By John McFerrin
Lexington Coal Company has been held in contempt for its failure to comply with previous Court orders to clean up its selenium violations at its Mingo County mine.
This litigation originated in 2019 when several environmental groups—including the West Virginia Highlands Conservancy—sued Lexington Coal, alleging that it was violating the selenium limits in its Clean Water Act NPDES permits and conditions of Surface Mine Act (SMCRA).
In March, 2021, the Court held that the company is liable for selenium and ionic pollution violations. At a later time, it ordered the company to come up with a plan for correcting the violations and set a time limit for submitting that plan.
The company submitted a plan; the Court found that it was inadequate and set a time limit for a new plan.

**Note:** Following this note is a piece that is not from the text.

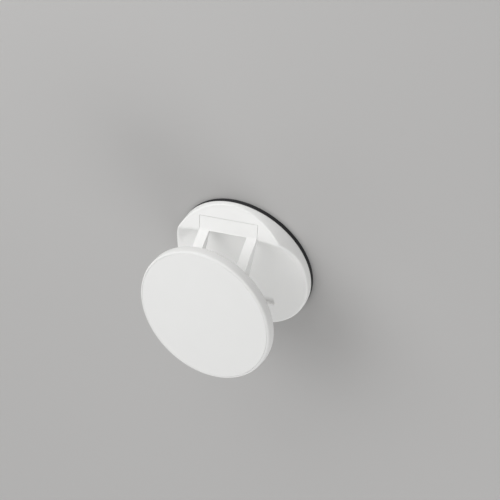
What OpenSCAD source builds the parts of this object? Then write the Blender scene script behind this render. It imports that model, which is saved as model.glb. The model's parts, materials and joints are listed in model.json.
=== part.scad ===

Now the time limit has come and gone and the company has not submitted a plan. In response to this failure, the Court required that the company submit the plan within ten days. If it does not, it will be required to pay a fine of $1,000 per day until the plan is submitted.
Note: If this story sounds familiar, it should. While this may be the first such story about this particular mine, it is similar to dozens of stories about other mines that have appeared in The Highlands Voice: Mine is in violation. Groups sue. Time passes, often a lot of time. Company is ordered to clean up. This one has the added wrinkle that, even after the Order, the company still does not clean up. The stories are so depressingly similar that, were I a clever young person instead of a set in his ways old geezer, I would program a robot to write them. Cumulatively they demonstrate what a long, hard slog is involved in getting old mines cleaned up. “Step by step, the longest march can be won, can be won” (from the preamble to the constitution of the first mineworkers union in the US, written in 1870. Later set to music by Pete Seeger).